HIERMATCH: Leveraging Label Hierarchies for Improving Semi-Supervised Learning

Semi-supervised learning approaches have emerged as an active area of research to combat the challenge of obtaining large amounts of annotated data. Towards the goal of improving the performance of semi-supervised learning methods, we propose a novel framework, HIERMATCH, a semi-supervised approach that leverages hierarchical information to reduce labeling costs and performs as well as a vanilla semi-supervised learning method. Hierarchical information is often available as prior knowledge in the form of coarse labels (e.g., woodpeckers) for images with fine-grained labels (e.g., downy woodpeckers or golden-fronted woodpeckers). However, the use of supervision using coarse category labels to improve semi-supervised techniques has not been explored.

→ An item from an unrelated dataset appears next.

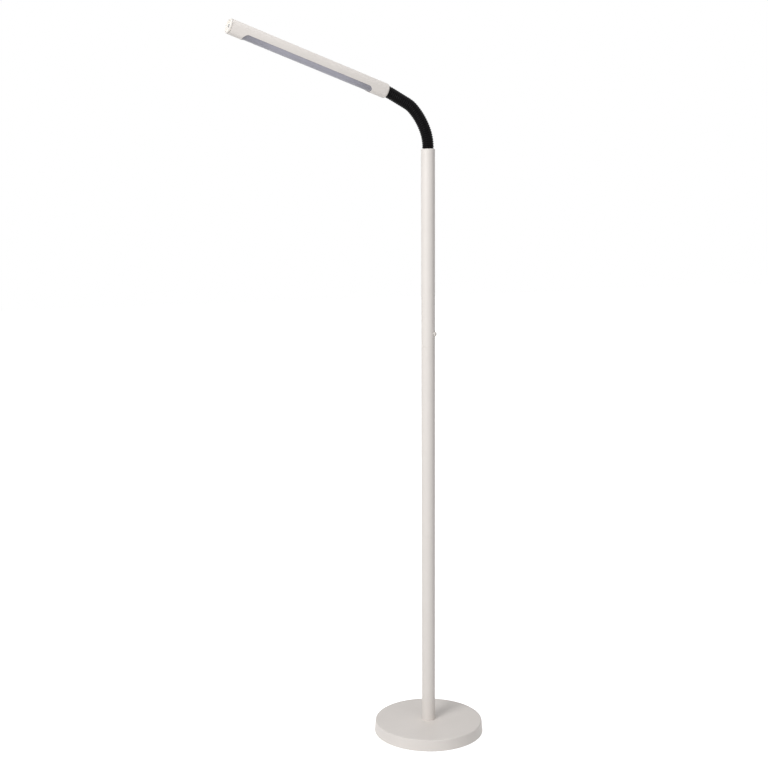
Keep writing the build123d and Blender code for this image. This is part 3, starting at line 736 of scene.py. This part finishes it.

In the absence of fine-grained labels, HIERMATCH exploits the label hierarchy and uses coarse class labels as a weak supervisory signal. Additionally, HIERMATCH is a generic-approach to improve any semisupervised learning framework, we demonstrate this using our results on recent state-of-the-art techniques MixMatch and FixMatch. We evaluate the efficacy of HIERMATCH on two benchmark datasets, namely CIFAR-100 and NABirds. HIERMATCH can reduce the usage of fine-grained labels by 50% on CIFAR-100 with only a marginal drop of 0.59% in top-1 accuracy as compared to MixMatch.